Not only was it a denominator common to all, but clearly was something we were enthusiastic to discuss with each other. Consequently, the room appeared to be full of library managers, chatting to IT geeks who in turn were listening to Civica executives: traditionally, these are tax-brackets that don’t rub elbows all that often!
It was egalitarian. It was unifying. In fact, it was very SMART.
The informal part of the gathering went surprisingly quickly and it seemed like only minutes before we were gathered together for the presentations.
Presiding, as we all do, over small corners of our library network, it is always slightly humbling to examine the full scope of what we have achieved in such a very short time.
As Annette spoke, it became clear that our successes go a great deal further than swapping a few library books. What we’ve managed to do and, importantly, how little we’ve managed to do it with are of immense interest to a number of people.

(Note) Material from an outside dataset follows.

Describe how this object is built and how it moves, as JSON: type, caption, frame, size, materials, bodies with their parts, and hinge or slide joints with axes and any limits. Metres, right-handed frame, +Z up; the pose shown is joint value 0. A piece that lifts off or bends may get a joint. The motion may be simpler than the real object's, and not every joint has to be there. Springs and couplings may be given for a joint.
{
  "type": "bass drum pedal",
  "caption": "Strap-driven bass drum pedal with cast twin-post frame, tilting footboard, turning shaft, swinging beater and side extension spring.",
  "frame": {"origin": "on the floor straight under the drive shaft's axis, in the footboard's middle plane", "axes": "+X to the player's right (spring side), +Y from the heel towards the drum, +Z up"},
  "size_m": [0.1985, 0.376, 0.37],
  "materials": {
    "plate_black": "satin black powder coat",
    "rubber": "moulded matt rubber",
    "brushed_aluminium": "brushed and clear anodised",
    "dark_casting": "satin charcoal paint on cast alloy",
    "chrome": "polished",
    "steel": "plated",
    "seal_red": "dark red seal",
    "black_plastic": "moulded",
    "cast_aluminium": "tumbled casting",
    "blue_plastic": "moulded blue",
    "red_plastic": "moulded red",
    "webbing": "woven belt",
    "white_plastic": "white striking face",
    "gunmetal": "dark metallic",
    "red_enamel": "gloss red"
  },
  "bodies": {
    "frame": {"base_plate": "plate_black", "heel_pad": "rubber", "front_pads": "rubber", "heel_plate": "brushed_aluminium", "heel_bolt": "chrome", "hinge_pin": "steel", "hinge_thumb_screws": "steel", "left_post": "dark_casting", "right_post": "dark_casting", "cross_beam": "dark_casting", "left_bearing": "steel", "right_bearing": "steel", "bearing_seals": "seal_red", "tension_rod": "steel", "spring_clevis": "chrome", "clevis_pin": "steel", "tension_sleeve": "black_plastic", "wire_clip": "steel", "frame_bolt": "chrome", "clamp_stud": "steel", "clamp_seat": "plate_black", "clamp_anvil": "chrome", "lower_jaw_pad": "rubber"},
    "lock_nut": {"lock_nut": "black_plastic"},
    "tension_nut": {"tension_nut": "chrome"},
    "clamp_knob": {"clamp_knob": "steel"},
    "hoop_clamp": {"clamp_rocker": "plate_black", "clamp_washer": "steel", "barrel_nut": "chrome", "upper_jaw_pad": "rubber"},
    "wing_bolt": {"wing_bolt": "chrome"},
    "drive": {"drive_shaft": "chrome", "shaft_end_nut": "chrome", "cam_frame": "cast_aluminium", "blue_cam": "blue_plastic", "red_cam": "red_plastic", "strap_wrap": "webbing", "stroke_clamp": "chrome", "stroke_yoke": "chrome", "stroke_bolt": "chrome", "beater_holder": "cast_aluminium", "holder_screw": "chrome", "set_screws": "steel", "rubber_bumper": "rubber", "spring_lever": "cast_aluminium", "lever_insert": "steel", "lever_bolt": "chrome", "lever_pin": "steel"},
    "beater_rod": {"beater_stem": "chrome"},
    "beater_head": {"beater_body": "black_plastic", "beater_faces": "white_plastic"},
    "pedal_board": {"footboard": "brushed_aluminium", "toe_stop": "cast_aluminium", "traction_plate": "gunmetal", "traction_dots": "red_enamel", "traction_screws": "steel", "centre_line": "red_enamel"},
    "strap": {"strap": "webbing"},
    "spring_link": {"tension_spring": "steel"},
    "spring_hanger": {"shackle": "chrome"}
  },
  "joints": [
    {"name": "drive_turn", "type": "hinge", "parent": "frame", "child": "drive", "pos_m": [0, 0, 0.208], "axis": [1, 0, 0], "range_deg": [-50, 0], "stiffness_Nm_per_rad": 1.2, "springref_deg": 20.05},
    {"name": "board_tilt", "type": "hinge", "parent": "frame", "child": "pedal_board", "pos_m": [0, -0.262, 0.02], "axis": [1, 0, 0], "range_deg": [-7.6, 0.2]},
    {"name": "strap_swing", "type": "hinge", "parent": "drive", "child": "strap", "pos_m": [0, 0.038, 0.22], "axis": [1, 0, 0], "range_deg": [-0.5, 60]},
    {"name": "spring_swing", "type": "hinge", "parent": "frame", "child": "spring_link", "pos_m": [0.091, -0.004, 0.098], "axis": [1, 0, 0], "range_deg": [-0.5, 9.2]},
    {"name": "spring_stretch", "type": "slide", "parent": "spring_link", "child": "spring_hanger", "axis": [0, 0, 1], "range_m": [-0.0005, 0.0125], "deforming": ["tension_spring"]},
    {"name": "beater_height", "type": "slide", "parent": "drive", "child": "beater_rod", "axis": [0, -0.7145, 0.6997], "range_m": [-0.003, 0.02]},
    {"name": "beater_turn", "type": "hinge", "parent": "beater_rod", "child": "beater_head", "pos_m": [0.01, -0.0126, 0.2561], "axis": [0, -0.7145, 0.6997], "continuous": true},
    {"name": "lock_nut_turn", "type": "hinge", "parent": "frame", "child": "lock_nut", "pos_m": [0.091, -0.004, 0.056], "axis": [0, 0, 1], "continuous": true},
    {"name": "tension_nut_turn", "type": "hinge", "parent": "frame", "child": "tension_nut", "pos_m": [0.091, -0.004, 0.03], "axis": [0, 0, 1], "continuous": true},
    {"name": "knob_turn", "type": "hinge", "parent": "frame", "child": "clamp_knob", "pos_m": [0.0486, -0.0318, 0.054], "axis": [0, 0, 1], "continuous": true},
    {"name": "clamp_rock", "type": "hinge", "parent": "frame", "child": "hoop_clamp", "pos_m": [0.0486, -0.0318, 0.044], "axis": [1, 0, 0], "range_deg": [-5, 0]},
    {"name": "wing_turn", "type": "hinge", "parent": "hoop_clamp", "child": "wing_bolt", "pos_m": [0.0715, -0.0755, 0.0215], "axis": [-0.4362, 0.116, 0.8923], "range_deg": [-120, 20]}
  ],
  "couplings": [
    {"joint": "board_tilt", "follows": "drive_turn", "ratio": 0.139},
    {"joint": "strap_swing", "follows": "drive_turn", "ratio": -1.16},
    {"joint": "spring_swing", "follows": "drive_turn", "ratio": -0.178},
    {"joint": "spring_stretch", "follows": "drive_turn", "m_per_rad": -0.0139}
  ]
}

That our borrowers are pleased is readily apparent, our customers are almost unanimous in their delight. And of course, where there are happy voters, happy town councillors have inevitably followed.

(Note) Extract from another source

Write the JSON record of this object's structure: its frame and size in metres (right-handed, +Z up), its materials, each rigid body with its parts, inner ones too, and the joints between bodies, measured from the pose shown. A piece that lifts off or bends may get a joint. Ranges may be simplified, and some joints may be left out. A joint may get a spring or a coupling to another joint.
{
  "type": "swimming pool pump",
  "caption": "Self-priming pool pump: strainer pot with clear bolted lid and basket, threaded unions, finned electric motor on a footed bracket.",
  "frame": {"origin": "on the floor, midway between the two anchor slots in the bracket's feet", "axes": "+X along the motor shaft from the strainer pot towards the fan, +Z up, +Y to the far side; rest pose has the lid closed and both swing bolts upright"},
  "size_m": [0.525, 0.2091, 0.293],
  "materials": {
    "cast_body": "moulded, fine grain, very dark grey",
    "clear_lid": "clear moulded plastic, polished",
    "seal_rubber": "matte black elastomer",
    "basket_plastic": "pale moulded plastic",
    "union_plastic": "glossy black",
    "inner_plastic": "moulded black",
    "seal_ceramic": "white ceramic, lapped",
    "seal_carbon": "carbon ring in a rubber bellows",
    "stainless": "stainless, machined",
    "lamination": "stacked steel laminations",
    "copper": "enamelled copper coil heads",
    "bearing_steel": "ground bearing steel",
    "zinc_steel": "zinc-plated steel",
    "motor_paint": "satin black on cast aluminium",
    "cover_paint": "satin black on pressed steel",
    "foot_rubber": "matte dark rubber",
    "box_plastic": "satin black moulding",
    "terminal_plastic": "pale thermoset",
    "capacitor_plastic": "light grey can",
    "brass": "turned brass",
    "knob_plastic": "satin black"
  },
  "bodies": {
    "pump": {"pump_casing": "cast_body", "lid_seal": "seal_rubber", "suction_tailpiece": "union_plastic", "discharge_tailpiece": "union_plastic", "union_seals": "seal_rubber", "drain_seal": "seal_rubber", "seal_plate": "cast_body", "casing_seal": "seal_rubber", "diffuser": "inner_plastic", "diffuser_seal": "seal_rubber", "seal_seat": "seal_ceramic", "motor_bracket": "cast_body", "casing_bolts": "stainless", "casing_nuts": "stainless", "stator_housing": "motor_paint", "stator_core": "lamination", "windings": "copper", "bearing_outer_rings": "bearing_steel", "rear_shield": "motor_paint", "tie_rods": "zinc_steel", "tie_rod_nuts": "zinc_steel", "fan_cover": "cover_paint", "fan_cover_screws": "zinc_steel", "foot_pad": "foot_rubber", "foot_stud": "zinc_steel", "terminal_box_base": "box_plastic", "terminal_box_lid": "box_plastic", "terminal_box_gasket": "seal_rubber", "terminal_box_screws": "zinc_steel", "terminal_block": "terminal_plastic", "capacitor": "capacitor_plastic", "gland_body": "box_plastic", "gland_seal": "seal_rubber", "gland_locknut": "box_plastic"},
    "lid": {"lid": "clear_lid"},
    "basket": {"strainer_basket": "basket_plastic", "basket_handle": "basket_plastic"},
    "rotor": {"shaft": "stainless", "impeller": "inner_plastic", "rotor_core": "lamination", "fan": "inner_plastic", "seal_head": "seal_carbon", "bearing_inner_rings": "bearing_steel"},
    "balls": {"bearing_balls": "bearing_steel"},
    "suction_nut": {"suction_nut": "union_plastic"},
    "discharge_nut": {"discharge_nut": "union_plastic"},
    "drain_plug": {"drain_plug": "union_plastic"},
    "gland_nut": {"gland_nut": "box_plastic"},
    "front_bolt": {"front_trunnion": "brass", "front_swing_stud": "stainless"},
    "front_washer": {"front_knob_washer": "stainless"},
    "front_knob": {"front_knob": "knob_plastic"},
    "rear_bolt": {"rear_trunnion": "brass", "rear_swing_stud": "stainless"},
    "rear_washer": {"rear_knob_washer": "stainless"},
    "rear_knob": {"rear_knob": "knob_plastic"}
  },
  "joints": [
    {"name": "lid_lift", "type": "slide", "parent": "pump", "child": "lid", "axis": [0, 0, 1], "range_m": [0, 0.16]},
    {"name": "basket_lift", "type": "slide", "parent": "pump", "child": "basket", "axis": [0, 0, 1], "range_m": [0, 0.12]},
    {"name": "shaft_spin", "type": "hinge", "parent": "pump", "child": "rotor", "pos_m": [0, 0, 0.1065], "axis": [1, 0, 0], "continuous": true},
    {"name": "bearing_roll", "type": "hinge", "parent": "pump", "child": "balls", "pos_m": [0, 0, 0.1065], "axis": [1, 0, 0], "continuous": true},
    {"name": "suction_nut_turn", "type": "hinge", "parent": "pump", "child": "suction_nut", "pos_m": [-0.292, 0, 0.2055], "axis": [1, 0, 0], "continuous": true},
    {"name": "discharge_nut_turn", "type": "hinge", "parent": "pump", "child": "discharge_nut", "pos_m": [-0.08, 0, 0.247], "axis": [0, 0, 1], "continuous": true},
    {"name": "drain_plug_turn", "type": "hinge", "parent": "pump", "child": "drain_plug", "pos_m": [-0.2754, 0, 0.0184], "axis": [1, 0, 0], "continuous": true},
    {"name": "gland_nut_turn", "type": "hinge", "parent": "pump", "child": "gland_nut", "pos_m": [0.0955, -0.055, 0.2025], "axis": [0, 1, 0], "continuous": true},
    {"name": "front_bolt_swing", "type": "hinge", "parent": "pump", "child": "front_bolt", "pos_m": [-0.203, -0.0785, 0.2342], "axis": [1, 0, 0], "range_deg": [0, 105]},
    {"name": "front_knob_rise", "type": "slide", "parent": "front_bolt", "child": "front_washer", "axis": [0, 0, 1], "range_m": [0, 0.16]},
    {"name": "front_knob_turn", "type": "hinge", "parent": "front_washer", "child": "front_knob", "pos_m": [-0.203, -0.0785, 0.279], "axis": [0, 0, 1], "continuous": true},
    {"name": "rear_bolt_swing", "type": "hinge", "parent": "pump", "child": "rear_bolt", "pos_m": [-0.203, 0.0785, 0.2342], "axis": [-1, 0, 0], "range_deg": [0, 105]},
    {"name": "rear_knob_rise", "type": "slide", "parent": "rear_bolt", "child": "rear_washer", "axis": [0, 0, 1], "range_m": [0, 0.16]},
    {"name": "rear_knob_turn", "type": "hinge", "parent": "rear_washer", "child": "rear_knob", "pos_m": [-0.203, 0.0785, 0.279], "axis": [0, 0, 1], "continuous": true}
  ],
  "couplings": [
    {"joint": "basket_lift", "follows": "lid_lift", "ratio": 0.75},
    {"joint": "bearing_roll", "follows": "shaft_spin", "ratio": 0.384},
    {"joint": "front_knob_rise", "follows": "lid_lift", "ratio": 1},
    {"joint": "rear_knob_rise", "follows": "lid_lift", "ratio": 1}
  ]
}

But as each library manager told us their impressions and each SMART group elaborated on their future plans it became obvious that we have succeeded where many better funded and more regimented efforts have failed.
SMART is now of interest to libraries up and down New Zealand, our collaboration a model for the future, rather than an ignorable aberration.
Annette’s invitation to speak to the Chief Librarians conference in the UK makes one thing plain for all of us: The world is watching SMART - Try to look busy!